Records contained in a dataset
- - - - -
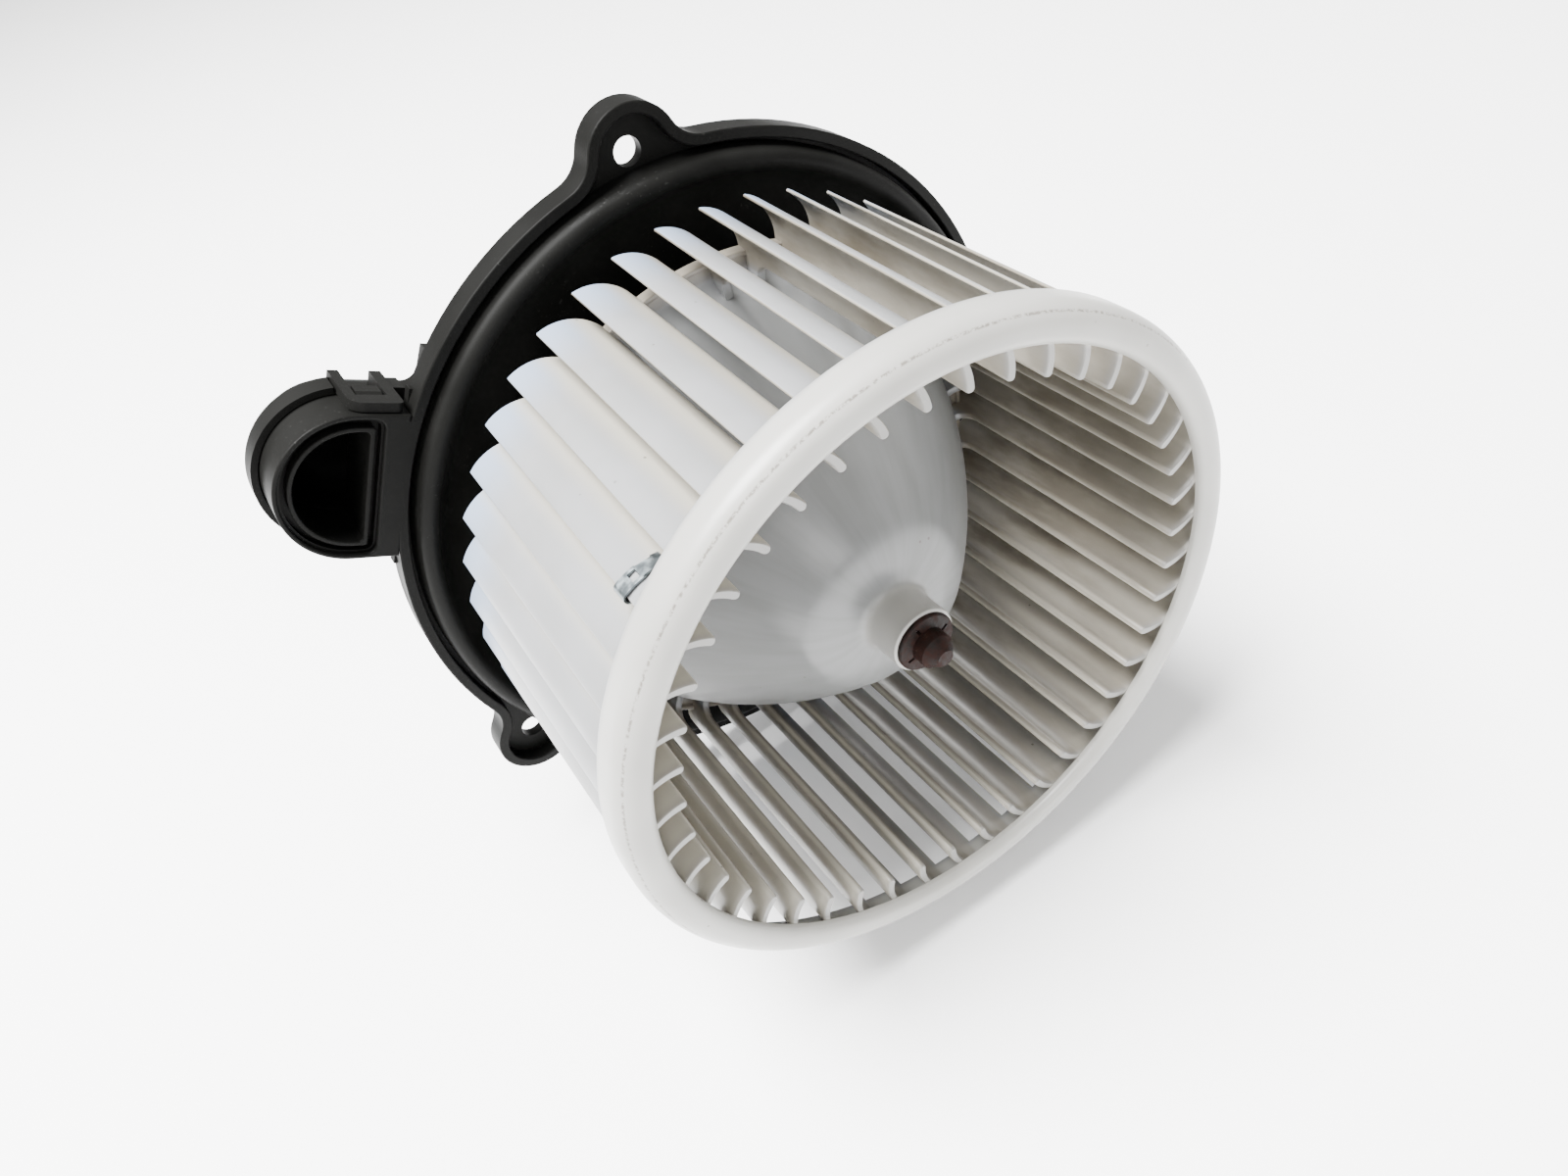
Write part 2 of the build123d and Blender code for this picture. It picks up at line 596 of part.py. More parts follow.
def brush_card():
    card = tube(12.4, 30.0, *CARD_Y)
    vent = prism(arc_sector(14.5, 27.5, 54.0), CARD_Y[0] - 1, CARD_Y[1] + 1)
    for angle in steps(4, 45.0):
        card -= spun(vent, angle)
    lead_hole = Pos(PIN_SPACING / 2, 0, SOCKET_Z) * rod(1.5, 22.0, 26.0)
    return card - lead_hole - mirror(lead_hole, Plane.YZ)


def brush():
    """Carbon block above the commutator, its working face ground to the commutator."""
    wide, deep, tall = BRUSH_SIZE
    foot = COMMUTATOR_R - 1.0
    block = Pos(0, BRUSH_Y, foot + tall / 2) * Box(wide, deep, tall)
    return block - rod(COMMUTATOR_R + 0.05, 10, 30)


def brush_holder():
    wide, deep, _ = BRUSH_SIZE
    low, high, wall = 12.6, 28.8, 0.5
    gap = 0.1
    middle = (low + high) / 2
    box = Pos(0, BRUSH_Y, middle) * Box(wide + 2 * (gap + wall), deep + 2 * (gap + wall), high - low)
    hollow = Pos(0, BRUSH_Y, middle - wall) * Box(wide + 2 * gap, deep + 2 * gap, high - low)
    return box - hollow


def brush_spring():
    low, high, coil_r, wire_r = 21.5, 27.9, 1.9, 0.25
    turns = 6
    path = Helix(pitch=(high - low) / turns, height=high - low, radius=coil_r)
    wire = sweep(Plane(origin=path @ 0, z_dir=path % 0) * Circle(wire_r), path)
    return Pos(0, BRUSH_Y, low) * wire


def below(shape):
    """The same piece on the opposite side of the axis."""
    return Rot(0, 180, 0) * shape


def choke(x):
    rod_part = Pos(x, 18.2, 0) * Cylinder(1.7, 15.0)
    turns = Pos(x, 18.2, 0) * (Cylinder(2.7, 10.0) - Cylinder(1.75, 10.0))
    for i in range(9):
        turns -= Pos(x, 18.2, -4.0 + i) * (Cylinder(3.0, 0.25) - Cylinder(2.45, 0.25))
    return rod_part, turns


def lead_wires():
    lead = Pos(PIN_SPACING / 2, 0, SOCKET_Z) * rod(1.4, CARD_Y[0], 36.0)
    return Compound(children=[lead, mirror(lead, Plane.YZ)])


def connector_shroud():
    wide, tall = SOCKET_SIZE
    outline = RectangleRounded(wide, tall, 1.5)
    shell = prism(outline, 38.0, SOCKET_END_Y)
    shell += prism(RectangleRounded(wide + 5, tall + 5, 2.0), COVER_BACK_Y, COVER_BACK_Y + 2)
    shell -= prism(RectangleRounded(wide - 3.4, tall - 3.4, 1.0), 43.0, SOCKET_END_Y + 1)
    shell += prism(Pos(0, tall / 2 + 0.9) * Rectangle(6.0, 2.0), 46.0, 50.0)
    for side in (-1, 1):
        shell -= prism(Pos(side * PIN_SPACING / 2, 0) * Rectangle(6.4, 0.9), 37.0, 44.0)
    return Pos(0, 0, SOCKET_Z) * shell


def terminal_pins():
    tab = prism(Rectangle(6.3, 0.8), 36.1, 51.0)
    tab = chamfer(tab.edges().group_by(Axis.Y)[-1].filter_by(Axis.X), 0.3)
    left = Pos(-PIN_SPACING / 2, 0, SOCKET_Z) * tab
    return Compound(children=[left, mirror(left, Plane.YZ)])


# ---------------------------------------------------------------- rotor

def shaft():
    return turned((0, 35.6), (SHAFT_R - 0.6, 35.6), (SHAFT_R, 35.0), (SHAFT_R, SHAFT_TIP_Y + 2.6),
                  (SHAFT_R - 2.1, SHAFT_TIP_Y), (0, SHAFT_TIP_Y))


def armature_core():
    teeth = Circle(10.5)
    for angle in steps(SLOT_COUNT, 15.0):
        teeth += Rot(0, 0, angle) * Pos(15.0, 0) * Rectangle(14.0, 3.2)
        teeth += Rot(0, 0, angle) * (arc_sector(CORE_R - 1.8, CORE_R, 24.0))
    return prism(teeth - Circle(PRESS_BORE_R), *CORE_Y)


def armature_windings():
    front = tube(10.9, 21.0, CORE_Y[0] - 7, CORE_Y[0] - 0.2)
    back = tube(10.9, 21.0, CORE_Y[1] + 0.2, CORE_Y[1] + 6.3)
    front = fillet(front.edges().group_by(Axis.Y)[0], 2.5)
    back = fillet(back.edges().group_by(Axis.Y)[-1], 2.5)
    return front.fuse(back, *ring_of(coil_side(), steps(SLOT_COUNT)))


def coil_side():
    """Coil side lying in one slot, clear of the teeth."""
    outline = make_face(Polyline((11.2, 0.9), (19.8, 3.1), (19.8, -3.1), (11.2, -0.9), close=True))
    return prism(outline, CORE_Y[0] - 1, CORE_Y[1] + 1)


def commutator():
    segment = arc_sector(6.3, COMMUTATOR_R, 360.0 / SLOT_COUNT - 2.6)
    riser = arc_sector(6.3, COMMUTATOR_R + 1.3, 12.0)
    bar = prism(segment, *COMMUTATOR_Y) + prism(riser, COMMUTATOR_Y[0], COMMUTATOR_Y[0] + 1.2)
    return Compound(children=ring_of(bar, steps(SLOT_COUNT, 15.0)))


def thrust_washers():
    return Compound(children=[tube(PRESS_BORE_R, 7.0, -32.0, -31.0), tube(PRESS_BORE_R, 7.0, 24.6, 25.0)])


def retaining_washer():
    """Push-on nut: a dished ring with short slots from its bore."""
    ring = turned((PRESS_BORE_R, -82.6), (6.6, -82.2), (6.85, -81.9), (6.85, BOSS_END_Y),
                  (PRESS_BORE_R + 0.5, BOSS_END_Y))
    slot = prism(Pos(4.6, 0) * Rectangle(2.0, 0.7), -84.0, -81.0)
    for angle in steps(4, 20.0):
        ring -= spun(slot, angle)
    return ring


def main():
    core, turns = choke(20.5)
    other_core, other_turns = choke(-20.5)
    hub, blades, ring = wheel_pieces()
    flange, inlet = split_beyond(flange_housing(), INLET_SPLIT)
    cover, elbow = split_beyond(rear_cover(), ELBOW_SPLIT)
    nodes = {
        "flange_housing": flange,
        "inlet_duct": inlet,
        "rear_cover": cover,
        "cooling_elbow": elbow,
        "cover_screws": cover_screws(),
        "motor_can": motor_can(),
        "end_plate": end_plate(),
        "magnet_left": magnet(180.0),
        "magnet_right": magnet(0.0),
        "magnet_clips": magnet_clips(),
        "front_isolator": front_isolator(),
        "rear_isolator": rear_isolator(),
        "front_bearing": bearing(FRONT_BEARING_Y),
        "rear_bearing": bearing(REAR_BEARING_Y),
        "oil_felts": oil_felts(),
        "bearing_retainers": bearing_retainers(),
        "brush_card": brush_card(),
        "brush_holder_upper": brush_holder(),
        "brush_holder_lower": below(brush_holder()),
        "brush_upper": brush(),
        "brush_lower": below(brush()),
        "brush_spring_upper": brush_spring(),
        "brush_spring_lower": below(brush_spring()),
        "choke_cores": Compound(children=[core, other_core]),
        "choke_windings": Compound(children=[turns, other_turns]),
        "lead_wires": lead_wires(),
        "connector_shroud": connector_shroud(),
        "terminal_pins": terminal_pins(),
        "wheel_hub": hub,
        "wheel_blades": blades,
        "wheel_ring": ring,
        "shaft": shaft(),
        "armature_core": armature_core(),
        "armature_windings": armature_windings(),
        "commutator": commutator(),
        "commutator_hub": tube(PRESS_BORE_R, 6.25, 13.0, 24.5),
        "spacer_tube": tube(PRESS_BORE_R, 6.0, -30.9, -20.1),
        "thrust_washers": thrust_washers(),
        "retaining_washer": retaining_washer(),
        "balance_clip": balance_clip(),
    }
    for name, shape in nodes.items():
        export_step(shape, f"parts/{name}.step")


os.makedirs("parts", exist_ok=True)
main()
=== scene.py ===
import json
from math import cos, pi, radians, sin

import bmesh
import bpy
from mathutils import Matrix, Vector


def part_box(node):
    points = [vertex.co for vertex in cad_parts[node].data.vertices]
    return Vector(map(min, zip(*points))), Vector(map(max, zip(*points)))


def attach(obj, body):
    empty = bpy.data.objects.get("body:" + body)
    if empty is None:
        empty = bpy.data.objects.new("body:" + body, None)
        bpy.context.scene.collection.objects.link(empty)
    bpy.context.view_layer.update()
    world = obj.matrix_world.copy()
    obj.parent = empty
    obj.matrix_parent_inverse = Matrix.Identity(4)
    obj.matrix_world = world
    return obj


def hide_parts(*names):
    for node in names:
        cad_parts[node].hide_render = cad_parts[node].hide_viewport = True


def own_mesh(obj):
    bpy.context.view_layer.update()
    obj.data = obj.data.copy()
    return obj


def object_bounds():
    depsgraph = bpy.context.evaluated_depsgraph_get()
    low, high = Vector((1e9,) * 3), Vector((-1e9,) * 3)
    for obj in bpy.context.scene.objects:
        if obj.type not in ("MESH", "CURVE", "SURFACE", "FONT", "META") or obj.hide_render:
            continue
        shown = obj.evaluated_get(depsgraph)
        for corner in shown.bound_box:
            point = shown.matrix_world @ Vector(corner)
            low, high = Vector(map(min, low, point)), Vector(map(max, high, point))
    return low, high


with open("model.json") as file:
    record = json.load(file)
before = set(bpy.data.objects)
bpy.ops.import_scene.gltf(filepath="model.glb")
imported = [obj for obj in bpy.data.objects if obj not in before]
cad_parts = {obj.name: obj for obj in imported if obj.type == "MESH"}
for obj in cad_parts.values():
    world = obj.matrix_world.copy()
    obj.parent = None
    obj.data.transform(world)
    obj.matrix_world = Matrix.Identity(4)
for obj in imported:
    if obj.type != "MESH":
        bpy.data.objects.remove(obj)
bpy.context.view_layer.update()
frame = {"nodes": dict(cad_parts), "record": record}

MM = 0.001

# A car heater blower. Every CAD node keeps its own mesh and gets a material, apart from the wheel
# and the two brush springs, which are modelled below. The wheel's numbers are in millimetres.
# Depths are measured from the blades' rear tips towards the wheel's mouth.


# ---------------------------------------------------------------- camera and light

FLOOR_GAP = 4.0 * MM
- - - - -
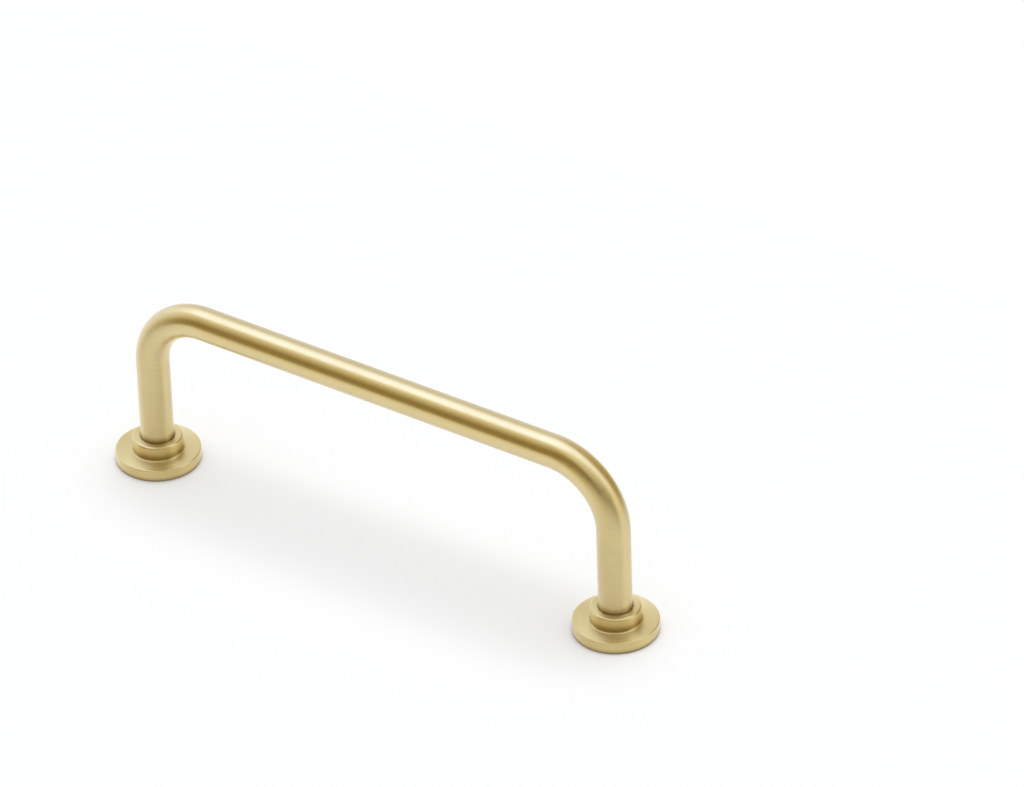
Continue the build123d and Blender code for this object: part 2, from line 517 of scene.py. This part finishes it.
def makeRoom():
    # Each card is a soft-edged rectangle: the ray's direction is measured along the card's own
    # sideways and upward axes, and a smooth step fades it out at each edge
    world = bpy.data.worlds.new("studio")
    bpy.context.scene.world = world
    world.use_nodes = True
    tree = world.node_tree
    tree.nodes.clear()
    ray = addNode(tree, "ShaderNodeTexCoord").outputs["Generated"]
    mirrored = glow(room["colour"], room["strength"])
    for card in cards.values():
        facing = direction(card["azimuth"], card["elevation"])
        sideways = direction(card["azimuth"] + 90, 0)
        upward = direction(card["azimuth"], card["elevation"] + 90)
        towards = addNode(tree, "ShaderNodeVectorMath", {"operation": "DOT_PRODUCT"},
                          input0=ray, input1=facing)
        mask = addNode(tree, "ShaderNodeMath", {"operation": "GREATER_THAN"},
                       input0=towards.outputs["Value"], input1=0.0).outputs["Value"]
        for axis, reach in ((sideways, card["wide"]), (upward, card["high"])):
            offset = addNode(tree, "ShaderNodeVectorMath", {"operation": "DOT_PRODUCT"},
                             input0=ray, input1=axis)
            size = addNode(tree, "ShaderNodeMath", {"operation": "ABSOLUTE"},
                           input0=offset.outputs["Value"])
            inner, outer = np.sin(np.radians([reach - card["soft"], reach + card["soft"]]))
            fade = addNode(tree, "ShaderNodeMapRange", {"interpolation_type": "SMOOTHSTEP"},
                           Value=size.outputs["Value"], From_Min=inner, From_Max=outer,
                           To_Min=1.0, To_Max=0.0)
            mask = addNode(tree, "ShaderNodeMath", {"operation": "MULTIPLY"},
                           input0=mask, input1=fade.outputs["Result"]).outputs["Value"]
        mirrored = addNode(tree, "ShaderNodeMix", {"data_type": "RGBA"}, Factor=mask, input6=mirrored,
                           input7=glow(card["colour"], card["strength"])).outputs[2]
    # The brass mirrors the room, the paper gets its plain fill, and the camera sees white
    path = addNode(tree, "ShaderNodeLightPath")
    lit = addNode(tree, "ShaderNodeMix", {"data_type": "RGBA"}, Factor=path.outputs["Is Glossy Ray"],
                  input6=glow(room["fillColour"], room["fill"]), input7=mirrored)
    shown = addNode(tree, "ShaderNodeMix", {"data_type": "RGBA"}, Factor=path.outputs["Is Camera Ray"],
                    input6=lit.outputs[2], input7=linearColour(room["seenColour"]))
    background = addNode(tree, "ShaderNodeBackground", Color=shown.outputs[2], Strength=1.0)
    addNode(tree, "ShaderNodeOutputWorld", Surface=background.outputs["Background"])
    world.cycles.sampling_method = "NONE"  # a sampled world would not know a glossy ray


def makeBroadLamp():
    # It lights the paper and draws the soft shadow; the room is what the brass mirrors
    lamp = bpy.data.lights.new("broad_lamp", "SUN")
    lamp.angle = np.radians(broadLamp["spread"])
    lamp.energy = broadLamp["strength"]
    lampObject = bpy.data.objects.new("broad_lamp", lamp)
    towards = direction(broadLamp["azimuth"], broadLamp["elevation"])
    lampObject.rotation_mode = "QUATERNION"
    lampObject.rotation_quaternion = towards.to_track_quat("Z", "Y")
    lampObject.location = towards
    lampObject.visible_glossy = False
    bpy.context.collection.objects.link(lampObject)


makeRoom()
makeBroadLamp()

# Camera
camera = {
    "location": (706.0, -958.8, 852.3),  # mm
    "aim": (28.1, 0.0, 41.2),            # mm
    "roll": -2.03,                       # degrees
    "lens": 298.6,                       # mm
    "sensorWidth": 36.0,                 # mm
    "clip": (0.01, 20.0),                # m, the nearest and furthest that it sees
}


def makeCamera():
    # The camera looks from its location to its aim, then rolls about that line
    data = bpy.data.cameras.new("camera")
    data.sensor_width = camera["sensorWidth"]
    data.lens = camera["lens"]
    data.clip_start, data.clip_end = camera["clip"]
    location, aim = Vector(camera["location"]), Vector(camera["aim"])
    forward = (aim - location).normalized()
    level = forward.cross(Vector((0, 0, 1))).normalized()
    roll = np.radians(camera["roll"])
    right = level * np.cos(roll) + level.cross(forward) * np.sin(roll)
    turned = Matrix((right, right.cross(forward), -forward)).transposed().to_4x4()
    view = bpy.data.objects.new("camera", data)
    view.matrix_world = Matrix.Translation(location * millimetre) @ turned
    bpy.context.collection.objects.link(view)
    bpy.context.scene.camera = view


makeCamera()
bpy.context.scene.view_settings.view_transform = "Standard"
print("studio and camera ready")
- - - - -
**Work to be completed**
In the listing above, find the line containing "for name, shape" and the line containing "before = set(bpy.data.objects)", then quote both, plus every line between them, exactly as written.

**Solution for this task**
    for name, shape in nodes.items():
        export_step(shape, f"parts/{name}.step")


os.makedirs("parts", exist_ok=True)
main()
=== scene.py ===
import json
from math import cos, pi, radians, sin

import bmesh
import bpy
from mathutils import Matrix, Vector


def part_box(node):
    points = [vertex.co for vertex in cad_parts[node].data.vertices]
    return Vector(map(min, zip(*points))), Vector(map(max, zip(*points)))


def attach(obj, body):
    empty = bpy.data.objects.get("body:" + body)
    if empty is None:
        empty = bpy.data.objects.new("body:" + body, None)
        bpy.context.scene.collection.objects.link(empty)
    bpy.context.view_layer.update()
    world = obj.matrix_world.copy()
    obj.parent = empty
    obj.matrix_parent_inverse = Matrix.Identity(4)
    obj.matrix_world = world
    return obj


def hide_parts(*names):
    for node in names:
        cad_parts[node].hide_render = cad_parts[node].hide_viewport = True


def own_mesh(obj):
    bpy.context.view_layer.update()
    obj.data = obj.data.copy()
    return obj


def object_bounds():
    depsgraph = bpy.context.evaluated_depsgraph_get()
    low, high = Vector((1e9,) * 3), Vector((-1e9,) * 3)
    for obj in bpy.context.scene.objects:
        if obj.type not in ("MESH", "CURVE", "SURFACE", "FONT", "META") or obj.hide_render:
            continue
        shown = obj.evaluated_get(depsgraph)
        for corner in shown.bound_box:
            point = shown.matrix_world @ Vector(corner)
            low, high = Vector(map(min, low, point)), Vector(map(max, high, point))
    return low, high


with open("model.json") as file:
    record = json.load(file)
before = set(bpy.data.objects)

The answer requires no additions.